▸ **What is required**:
Print all the data, keeping every line exactly as it is.

▸ **Stored data**:
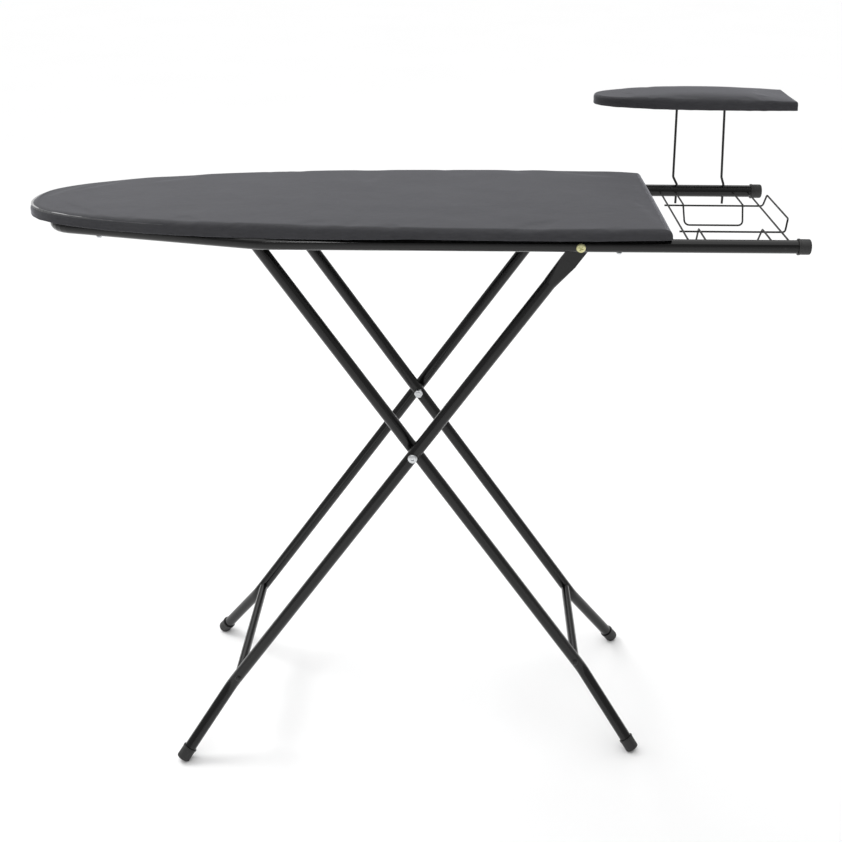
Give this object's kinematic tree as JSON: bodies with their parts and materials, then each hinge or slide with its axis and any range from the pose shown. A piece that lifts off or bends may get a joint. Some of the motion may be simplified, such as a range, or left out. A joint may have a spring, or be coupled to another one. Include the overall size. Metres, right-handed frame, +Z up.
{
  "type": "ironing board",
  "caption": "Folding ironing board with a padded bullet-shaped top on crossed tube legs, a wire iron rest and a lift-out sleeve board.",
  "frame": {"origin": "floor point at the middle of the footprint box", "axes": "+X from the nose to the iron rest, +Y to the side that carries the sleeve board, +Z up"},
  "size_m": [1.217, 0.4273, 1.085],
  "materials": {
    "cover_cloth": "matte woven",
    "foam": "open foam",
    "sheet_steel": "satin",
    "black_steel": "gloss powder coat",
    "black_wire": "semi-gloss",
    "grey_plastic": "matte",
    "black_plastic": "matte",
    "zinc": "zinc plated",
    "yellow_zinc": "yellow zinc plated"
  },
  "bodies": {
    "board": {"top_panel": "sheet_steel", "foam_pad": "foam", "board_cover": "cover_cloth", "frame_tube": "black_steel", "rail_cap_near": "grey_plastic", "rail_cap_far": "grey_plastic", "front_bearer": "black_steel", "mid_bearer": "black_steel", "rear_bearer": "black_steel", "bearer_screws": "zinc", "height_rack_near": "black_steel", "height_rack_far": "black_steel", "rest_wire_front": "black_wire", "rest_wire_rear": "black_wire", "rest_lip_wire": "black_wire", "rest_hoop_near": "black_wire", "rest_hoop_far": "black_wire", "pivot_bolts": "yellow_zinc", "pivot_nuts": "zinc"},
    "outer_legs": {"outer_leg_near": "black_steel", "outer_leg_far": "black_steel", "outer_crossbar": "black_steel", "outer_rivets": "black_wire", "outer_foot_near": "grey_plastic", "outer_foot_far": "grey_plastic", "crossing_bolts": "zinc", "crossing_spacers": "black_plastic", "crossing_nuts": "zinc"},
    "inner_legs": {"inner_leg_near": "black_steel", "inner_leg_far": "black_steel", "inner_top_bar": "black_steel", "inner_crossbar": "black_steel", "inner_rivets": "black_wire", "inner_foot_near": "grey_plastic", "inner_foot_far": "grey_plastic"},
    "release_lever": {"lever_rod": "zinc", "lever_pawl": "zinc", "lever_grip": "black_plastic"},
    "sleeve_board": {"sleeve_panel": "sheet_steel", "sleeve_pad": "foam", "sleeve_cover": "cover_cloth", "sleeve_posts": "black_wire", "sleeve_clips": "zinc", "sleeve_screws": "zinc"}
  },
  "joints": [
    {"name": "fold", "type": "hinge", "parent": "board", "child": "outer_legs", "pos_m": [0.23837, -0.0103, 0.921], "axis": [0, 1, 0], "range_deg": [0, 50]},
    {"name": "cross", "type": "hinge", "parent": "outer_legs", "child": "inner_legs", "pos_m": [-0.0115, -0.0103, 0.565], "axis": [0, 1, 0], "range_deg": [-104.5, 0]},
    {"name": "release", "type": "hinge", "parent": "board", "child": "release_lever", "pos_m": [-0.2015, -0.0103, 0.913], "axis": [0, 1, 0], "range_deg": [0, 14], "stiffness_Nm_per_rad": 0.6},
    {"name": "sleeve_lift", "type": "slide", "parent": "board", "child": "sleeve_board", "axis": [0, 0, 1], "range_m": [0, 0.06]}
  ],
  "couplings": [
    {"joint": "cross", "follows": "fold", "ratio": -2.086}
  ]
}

▸ **Exercise answer**:
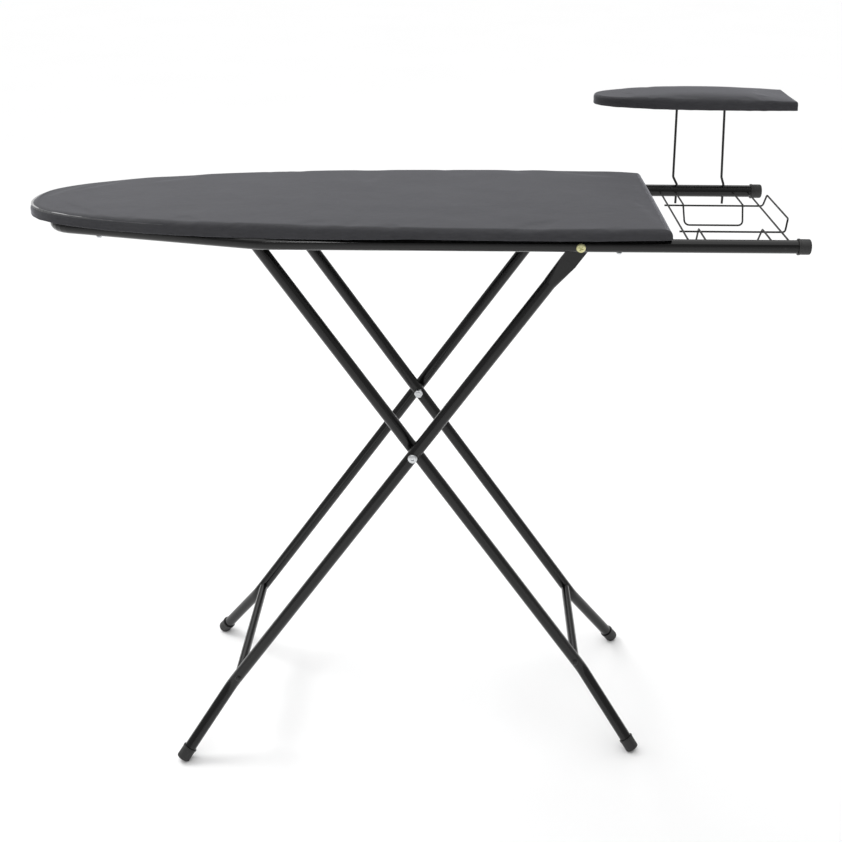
Give this object's kinematic tree as JSON: bodies with their parts and materials, then each hinge or slide with its axis and any range from the pose shown. A piece that lifts off or bends may get a joint. Some of the motion may be simplified, such as a range, or left out. A joint may have a spring, or be coupled to another one. Include the overall size. Metres, right-handed frame, +Z up.
{
  "type": "ironing board",
  "caption": "Folding ironing board with a padded bullet-shaped top on crossed tube legs, a wire iron rest and a lift-out sleeve board.",
  "frame": {"origin": "floor point at the middle of the footprint box", "axes": "+X from the nose to the iron rest, +Y to the side that carries the sleeve board, +Z up"},
  "size_m": [1.217, 0.4273, 1.085],
  "materials": {
    "cover_cloth": "matte woven",
    "foam": "open foam",
    "sheet_steel": "satin",
    "black_steel": "gloss powder coat",
    "black_wire": "semi-gloss",
    "grey_plastic": "matte",
    "black_plastic": "matte",
    "zinc": "zinc plated",
    "yellow_zinc": "yellow zinc plated"
  },
  "bodies": {
    "board": {"top_panel": "sheet_steel", "foam_pad": "foam", "board_cover": "cover_cloth", "frame_tube": "black_steel", "rail_cap_near": "grey_plastic", "rail_cap_far": "grey_plastic", "front_bearer": "black_steel", "mid_bearer": "black_steel", "rear_bearer": "black_steel", "bearer_screws": "zinc", "height_rack_near": "black_steel", "height_rack_far": "black_steel", "rest_wire_front": "black_wire", "rest_wire_rear": "black_wire", "rest_lip_wire": "black_wire", "rest_hoop_near": "black_wire", "rest_hoop_far": "black_wire", "pivot_bolts": "yellow_zinc", "pivot_nuts": "zinc"},
    "outer_legs": {"outer_leg_near": "black_steel", "outer_leg_far": "black_steel", "outer_crossbar": "black_steel", "outer_rivets": "black_wire", "outer_foot_near": "grey_plastic", "outer_foot_far": "grey_plastic", "crossing_bolts": "zinc", "crossing_spacers": "black_plastic", "crossing_nuts": "zinc"},
    "inner_legs": {"inner_leg_near": "black_steel", "inner_leg_far": "black_steel", "inner_top_bar": "black_steel", "inner_crossbar": "black_steel", "inner_rivets": "black_wire", "inner_foot_near": "grey_plastic", "inner_foot_far": "grey_plastic"},
    "release_lever": {"lever_rod": "zinc", "lever_pawl": "zinc", "lever_grip": "black_plastic"},
    "sleeve_board": {"sleeve_panel": "sheet_steel", "sleeve_pad": "foam", "sleeve_cover": "cover_cloth", "sleeve_posts": "black_wire", "sleeve_clips": "zinc", "sleeve_screws": "zinc"}
  },
  "joints": [
    {"name": "fold", "type": "hinge", "parent": "board", "child": "outer_legs", "pos_m": [0.23837, -0.0103, 0.921], "axis": [0, 1, 0], "range_deg": [0, 50]},
    {"name": "cross", "type": "hinge", "parent": "outer_legs", "child": "inner_legs", "pos_m": [-0.0115, -0.0103, 0.565], "axis": [0, 1, 0], "range_deg": [-104.5, 0]},
    {"name": "release", "type": "hinge", "parent": "board", "child": "release_lever", "pos_m": [-0.2015, -0.0103, 0.913], "axis": [0, 1, 0], "range_deg": [0, 14], "stiffness_Nm_per_rad": 0.6},
    {"name": "sleeve_lift", "type": "slide", "parent": "board", "child": "sleeve_board", "axis": [0, 0, 1], "range_m": [0, 0.06]}
  ],
  "couplings": [
    {"joint": "cross", "follows": "fold", "ratio": -2.086}
  ]
}